# Turning an eheim 2229 to a C02 reactor



## wantplantsnotwork (Nov 17, 2004)

Just thinking out loud here. Do you think it would be possible to to turn the ehiem 2229 wet/dry cannister filter into a big 'ol reactor by just hooking up the 'breather line' to the C02 system? 

Just don't want to throw out stuff to the sidelines by switching to a planted tank if I dont have to!


----------



## dennis (Mar 1, 2004)

Well, you said you were trying to get an easy tank...
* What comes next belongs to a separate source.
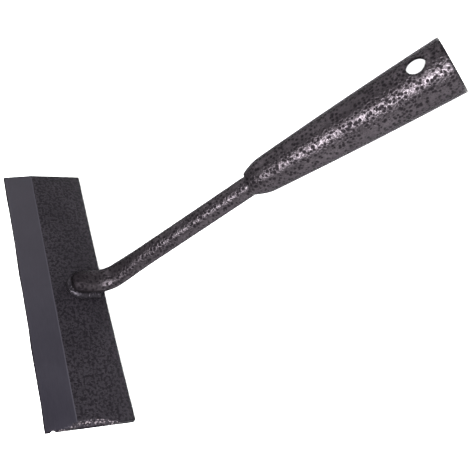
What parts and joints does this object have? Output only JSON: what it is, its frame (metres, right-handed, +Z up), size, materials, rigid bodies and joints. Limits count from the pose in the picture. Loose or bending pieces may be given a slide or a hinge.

If you go low light, low maintance, no CO2 then the wet/dry is just fine, as long as you still have a moderatly planted tank with slow growing plants. There is a line where good water "aeration" is benificial as plants can use up CO2 faster than fish produce it. In low maintance tanks, some water"aeration" is benificial as it raises the level of CO2 in the water from 0ppm, back up to the 4-5ppm it would have through air transfer, without plants. Hope that made sense


----------



## wantplantsnotwork (Nov 17, 2004)

Thanks for the reply. It sorta does make sense. I think I am going to try just that and see what happens.  

90 gallon, 8 bags of fluorite, 110 watt c/f, 2229, maybe the a/c 500 (?), some loaches and angels. Local water here is pretty hard and 7.8. 

For plants, I am going to stick to the "easy" column, low light. A slight bit of fertalizer in the bottom of the substrate.

Chance for success?  

If things go south, I'll head for more light and less filteration.


----------